Tesla (NASDAQ:TSLA) remains the leading electric vehicle maker in the U.S. but it has rapidly been losing market share in recent months.

According to new data from Cox Automotive, Tesla’s market share plummeted to 38% in August, the lowest it has been since 2017, reported Reuters. That’s down from 42% in July and 48% in June. Its market share has been sliced in half from a high of around 79% in 2020.

The decline of Tesla has been well documented as sales have dropped in each of the past two years. This year, the sales decline has been spurred by CEO Elon Musk’s involvement in the Trump administration, which analysts say has damaged its brand.

The sales decline has come at a time when EV sales have been booming, as there has been a buying surge before the EV tax incentives end on September 30. The major beneficiary of the EV sales surge and Tesla’s fall has been General Motors (NYSE:GM).

General Motors gains EV market share

General Motors set a monthly sales record in August for EV sales, selling more than 21,000 EVs last month. That topped the then monthly record it set in July with 19,000 EV sales across its family of brands.

The record sales in July and August continue the momentum for GM, which saw its EV sales in the U.S. double in the first half of 2025 compared to the first half of 2024. Its market share has risen to 15%, which comfortably makes it the second largest EV seller in the U.S. behind Tesla. Its market share rose from about 10% at the start of the year.
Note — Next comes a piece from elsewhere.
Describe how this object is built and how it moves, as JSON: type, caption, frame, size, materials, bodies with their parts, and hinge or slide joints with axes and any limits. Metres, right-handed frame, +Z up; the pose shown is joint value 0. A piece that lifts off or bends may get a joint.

With the tax incentives ending, expect another blowout month for EV sales in September for GM, and that should result in strong Q3 earnings for GM. But once the EV tax incentives go away, EV sales will likely drop off, not just for GM but for Tesla and other EV manufacturers.

Is GM stock a buy?

GM does have the advantage of selling other types of cars, including gas and hybrid models, so it should be able to sustain the EV sales decline better than pure play EV makers like Tesla.

However, it remains a tough environment for automakers, due to tariffs, the expected drop in EV sales, and a difficult and uncertain macroeconomic environment.

Wall Street analysts are mixed on GM stock, due mainly to the potential headwinds mentioned above. It has a median price target of $58 per share, which suggests 2% upside.

The good news is that GM stock is dirt cheap, trading at about 8 times earnings. And long-term, GM is well positioned in the EV market. Investors might find it to be at an attractive entry price, but there is a lot of uncertainty, which for some investors could outweigh any bullish sentiment.